All this and six months of rain, too
So the other day, I wrote a short piece for The Province about a fixer-upper home in Vancouver being listed for $2.4 million. Actually, that’s probably being generous. I don’t think anyone is going to bother fixing one nail on this house, unless you call using a bulldozer a form of home renovation. So let’s just assume it’s a $2.4 million teardown.
I was both pleased and saddened that within hours the story had become the most-read thing I’ve ever written. By a long shot. It will likely remain the most-read thing I’ve written in my life — the numbers on it are pretty crazy. I’m a bestseller at schadenfreude house porn!
Perhaps the real nutty thing about all this is $2.4 million isn’t really that much to pay for a house — or the land it sits on — in Vancouver. The day after I wrote this, The Province published another story about a $6 million house someone bought and planned on tearing down to make way for a new home.
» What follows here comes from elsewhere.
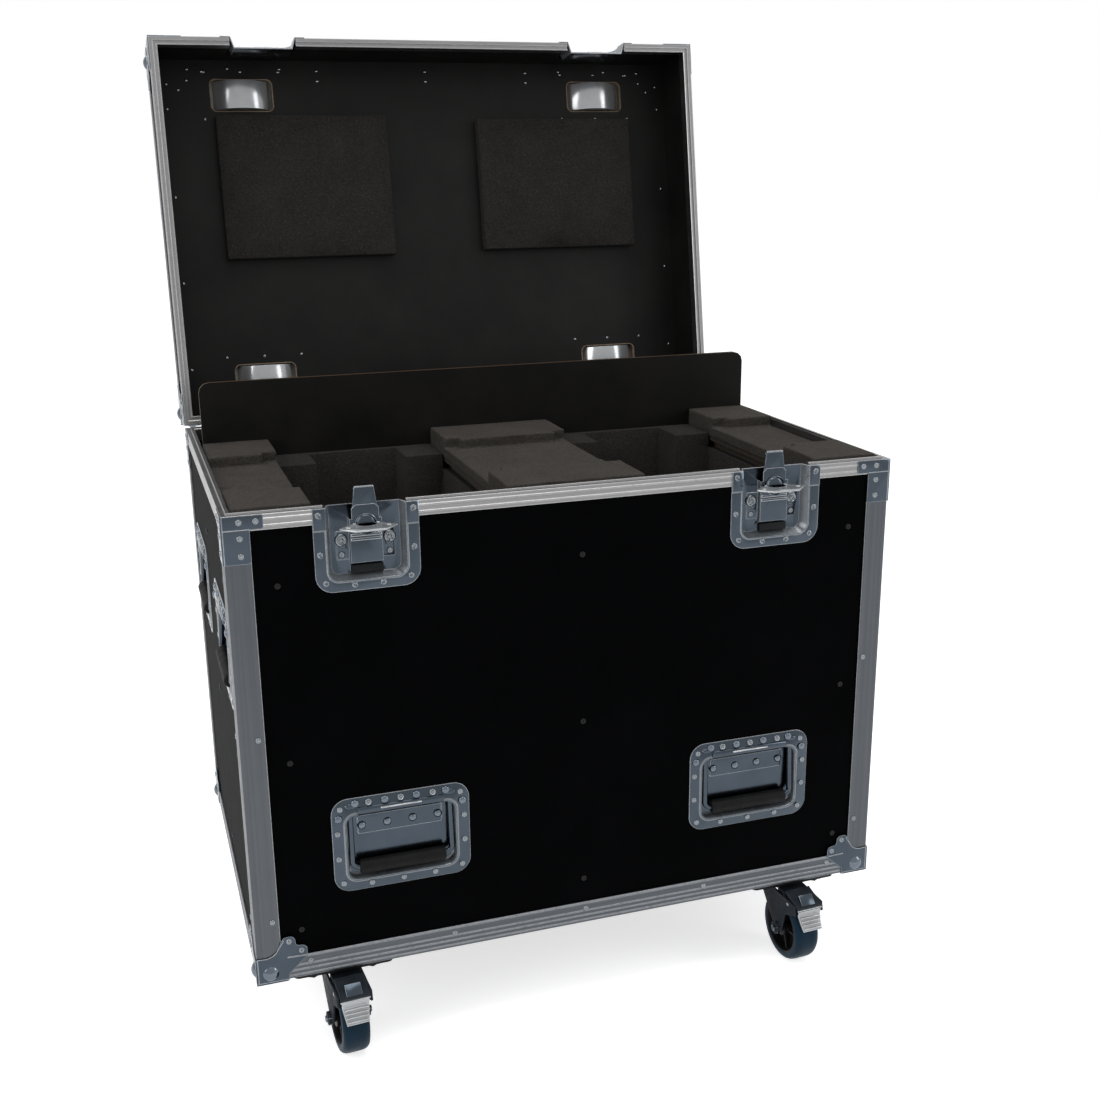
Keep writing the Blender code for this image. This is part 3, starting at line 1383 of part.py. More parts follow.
def castor_centres():
    x = RIGHT - CASTOR_X
    y = BACK - CASTOR_Y
    return {"front_left": (-x, -y), "front_right": (x, -y), "back_left": (-x, y),
            "back_right": (x, y)}


def castor_top():
    """Height of the castor boards' upper face."""
    return BOTTOM - SEAT_GAP


def castor_boards(finishes, base):
    """A board along each side under the case, with two bolted castor plates and races."""
    centres = castor_centres()
    for side in ("left", "right"):
        centre_x, centre_y = centres["front_" + side]
        half = CASTOR_BOARD_X / 2
        end = BACK - CASTOR_BOARD_INSET
        outline = rectangle(-half, half, -end, end, CASTOR_BOARD_CORNER, 2)
        shape = prism(outline, -CASTOR_BOARD, 0)
        fittings = []
        half_x = CASTOR_PLATE_X / 2
        half_y = CASTOR_PLATE_Y / 2
        plate = rectangle(-half_x, half_x, -half_y, half_y, CASTOR_PLATE_CORNER, 2)
        plate_low = -CASTOR_BOARD - CASTOR_PLATE
        for sign in (-1, 1):
            seat = Matrix.Translation((0, sign * centre_y, 0))
            fittings.append(placed(prism(plate, plate_low, -CASTOR_BOARD / 2), seat))
            race = turned([(RACE_RADIUS, plate_low - RACE_HEIGHT), (RACE_RADIUS, plate_low / 2)],
                          CASTOR_SIDES)
            fittings.append(placed(race, seat))
            for bolt_x in (-CASTOR_BOLT_X, CASTOR_BOLT_X):
                for bolt_y in (-CASTOR_BOLT_Y, CASTOR_BOLT_Y):
                    bolt = turned([(CASTOR_BOLT, plate_low - CASTOR_BOLT_HEIGHT),
                                   (CASTOR_BOLT, plate_low / 2)], RIVET_SIDES)
                    spot = seat @ Matrix.Translation((bolt_x, bolt_y, 0))
                    fittings.append(placed(bolt, spot))
        place = Matrix.Translation((centre_x, 0, castor_top()))
        board = placed(join(shape, *fittings), place)
        make_node(side + "_castor_board", board, finishes["fork"], base)


def crown_top():
    """Height of the fork's crown below the castor boards' upper face."""
    return -CASTOR_BOARD - CASTOR_PLATE - RACE_HEIGHT - SEAT_GAP


def axle_height():
    return BOTTOM - AXLE_DROP - castor_top()


def fork_shape():
    crown_low = crown_top() - CROWN_SHEET
    axle_z = axle_height()
    lobe = FORK_LOBE
    leg_top = crown_top() - CROWN_SHEET / 2
    outline = [(-FORK_BACK, leg_top), (TRAIL - lobe, axle_z), (TRAIL, axle_z - lobe),
               (TRAIL + lobe, axle_z), (FORK_WAIST_OUT, -FORK_WAIST_DROP),
               (FORK_HORN_OUT, -FORK_HORN_DROP), (FORK_HORN_OUT - PEDAL_PIN, -FORK_HORN_TOP),
               (FORK_BACK, leg_top)]
    outline = round_corners(outline, [0, lobe / 3, lobe / 2, lobe / 3, 0, 0, 0, 0], 2)
    inner = FORK_INNER_HALF
    outer = inner + FORK_SHEET
    legs = [placed(prism(outline, min(side * inner, side * outer),
                         max(side * inner, side * outer)), face_of_front()) for side in (-1, 1)]
    across = Matrix.Translation((TRAIL, 0, axle_z)) @ Matrix.Rotation(math.pi / 2, 4, "X")
    nut = outer + AXLE_NUT_THICKNESS
    pin = turned([(AXLE_NUT, -nut), (AXLE_NUT, -outer), (AXLE, -outer), (AXLE, outer),
                  (AXLE_NUT, outer), (AXLE_NUT, nut)], KNUCKLE_SIDES)
    pivot_across = (Matrix.Translation((PEDAL_PIVOT_OUT, 0, -PEDAL_PIVOT_DROP))
                    @ Matrix.Rotation(math.pi / 2, 4, "X"))
    hole = turned([(PEDAL_PIN + CUT_ROOM, -nut), (PEDAL_PIN + CUT_ROOM, nut)], KNUCKLE_SIDES)
    crown = turned([(CROWN_RADIUS, crown_low), (CROWN_RADIUS, crown_top())], CASTOR_SIDES)
    frame = join(crown, *legs, placed(pin, across))
    return cut(frame, placed(hole, pivot_across))


def wheel_shape():
    """Hub with the tyre moulded on it, about the wheel's own axis."""
    half = WHEEL_WIDTH / 2
    bore = AXLE / math.cos(math.pi / WHEEL_SIDES) + AXLE_ROOM
    shoulder = WHEEL_RADIUS - TYRE_EDGE
    half_profile = [(bore, HUB_BOSS_HALF), (HUB_BOSS, HUB_BOSS_HALF), (HUB_BOSS, HUB_WEB),
                    (HUB_RADIUS, HUB_WEB), (HUB_RADIUS, half), (shoulder, half),
                    (WHEEL_RADIUS, half - TYRE_EDGE)]
    other_half = [(radius, -height) for radius, height in reversed(half_profile)]
    return ring_solid(half_profile + other_half, WHEEL_SIDES)


def thick_line(points, thickness):
    """A closed outline that follows a line of points and lies to its right."""
    line = [Vector(point) for point in points]
    other = []
    for index, here in enumerate(line):
        back = (here - line[max(index - 1, 0)]).normalized()
        ahead = (line[min(index + 1, len(line) - 1)] - here).normalized()
        along = (back + ahead).normalized()
        square = Vector((along.y, -along.x))
        lead = ahead if index == 0 else back
        slant = square.dot(Vector((lead.y, -lead.x)))
        other.append(here + square * (thickness / slant))
    return line + other[::-1]


def pedal_shape():
    """Folded brake pedal about its cross pin: an arm, a raised tab and a tread."""
    pivot = Vector((PEDAL_PIVOT_OUT, -PEDAL_PIVOT_DROP))
    sheets = []
    for line, half in ((PEDAL_ARM, PEDAL_ARM_HALF), (PEDAL_TAB, PEDAL_TAB_HALF),
                       (PEDAL_FACE, PEDAL_FACE_HALF)):
        points = [Vector((out, -drop)) - pivot for out, drop in line]
        sheet = prism(thick_line(points, PEDAL_SHEET), -half, half)
        sheets.append(placed(sheet, face_of_front()))
    reach = FORK_INNER_HALF + FORK_SHEET
    pin = turned([(PEDAL_PIN, -reach), (PEDAL_PIN, reach)], KNUCKLE_SIDES)
    return join(*sheets, placed(pin, Matrix.Rotation(math.pi / 2, 4, "X")))


def castors(finishes, base):
    for name, (centre_x, centre_y) in castor_centres().items():
        turn = Matrix.Rotation(CASTOR_TURNS[name] - math.pi / 2, 4, "Z")
        place = Matrix.Translation((centre_x, centre_y, castor_top())) @ turn
        swivel = make_empty(name + "_castor_swivel", place, base)
        make_node(name + "_castor_fork", fork_shape(), finishes["fork"], swivel)
        across = Matrix.Translation((TRAIL, 0, axle_height()))
        axle = make_empty(name + "_castor_axle", across @ Matrix.Rotation(math.pi / 2, 4, "X"),
                          swivel)
        make_node(name + "_castor_wheel", wheel_shape(), finishes["wheel"], axle)
        if name.startswith("front"):
            pivot = Matrix.Translation((PEDAL_PIVOT_OUT, 0, -PEDAL_PIVOT_DROP))
            pedal_axis = make_empty(name + "_pedal_axis", pivot, swivel)
            make_node(name + "_brake_pedal", pedal_shape(), finishes["zinc"], pedal_axis)


def build():
    clear_scene()
    finishes = make_finishes()
    base = make_empty("case_base", Matrix.Identity(4))
    swing = Matrix.Translation(HINGE_CENTRE) @ Matrix.Rotation(-LID_OPEN_ANGLE, 4, "X")
    lid = make_empty("lid_hinge_axis", swing, base)
    base_panels(finishes, base)
    lid_box(finishes, lid)
    edge_frames(finishes, base, lid)
    ball_corners(finishes, base)
    handles(finishes, base)
    latches(finishes, base, lid)
    castor_cups(finishes, lid)
    hinge(finishes, base, lid)
    divider_board(finishes, base)
    board_stop(finishes, base)
    foam_blocks(finishes, base)
    ply_insert(finishes, base)
    well_lining(finishes, base)
    lid_foam_pads(finishes, lid)
    castor_boards(finishes, base)
    castors(finishes, base)


build()
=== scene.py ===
import math

import bpy
from mathutils import Matrix, Vector


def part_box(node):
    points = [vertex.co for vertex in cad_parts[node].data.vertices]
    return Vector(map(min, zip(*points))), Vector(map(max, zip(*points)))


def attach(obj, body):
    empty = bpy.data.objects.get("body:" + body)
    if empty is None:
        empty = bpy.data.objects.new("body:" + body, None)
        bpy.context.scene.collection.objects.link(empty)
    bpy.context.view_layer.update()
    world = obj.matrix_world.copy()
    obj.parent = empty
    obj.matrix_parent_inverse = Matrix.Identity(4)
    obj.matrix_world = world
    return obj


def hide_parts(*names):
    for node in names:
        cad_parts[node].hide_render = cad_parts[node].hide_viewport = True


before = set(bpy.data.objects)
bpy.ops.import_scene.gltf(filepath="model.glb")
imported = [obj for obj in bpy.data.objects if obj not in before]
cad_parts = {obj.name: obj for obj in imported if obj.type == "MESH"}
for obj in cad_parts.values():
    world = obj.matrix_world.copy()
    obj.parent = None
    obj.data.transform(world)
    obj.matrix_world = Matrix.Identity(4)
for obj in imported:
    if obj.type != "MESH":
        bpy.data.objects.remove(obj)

# Sizes shared with the solids, in metres
FRONT = -0.296
BACK = 0.296
RIGHT = 0.450
BOTTOM = -0.0019
RIM_TOP = 0.6281
LID_BOTTOM = 0.6286
LID_TOP = 0.7406
LID_CEILING = 0.7297
SKIN = 0.0019
SHEET = 0.0012
EDGE_WALL = 0.0016
EDGE_LEG = 0.0325
PIN_Y = 0.2999
PIN_Z = 0.62835
OPEN_ANGLE = math.radians(99.4)
LATCH_X = 0.2775
HANDLE_X = 0.251
HANDLE_UP = 0.1785
HANDLE_DEPTH = 0.0125
NOTCH_HALF = 0.0513
GROUND = -0.1319

LID_SWING = (Matrix.Translation((0, PIN_Y, PIN_Z))
             @ Matrix.Rotation(-OPEN_ANGLE, 4, "X")
             @ Matrix.Translation((0, -PIN_Y, -PIN_Z)))
CORNER_NAMES = ["front_left", "back_left", "front_right", "back_right"]

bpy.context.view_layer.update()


# Picking up and shaping pieces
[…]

What is going on in Vancouver, you may ask? I certainly ask myself that every day. Well, the story “Follow the money” by my colleagues Sam Cooper and Dan Fumano point to some of the explanations. It’s an almost unbelievable tale of corrupt real estate agents, shady investors, secret money transfers — and people being gunned down.
Most of us living in Vancouver are used to being priced out of our own homes. (I actually live in the suburb of Langley, because I couldn’t afford a port-a-potty in Vancouver.) We make bitter jokes, sigh curses about being a world-class city and get on with trying to pay the rent/mortgage. But it wasn’t always this way. And it doesn’t have to be this way.
I strongly advise checking out these stories to see what an absurd shell city Vancouver has become. And to learn what happens when the unchecked forces of globalization decide to visit your city.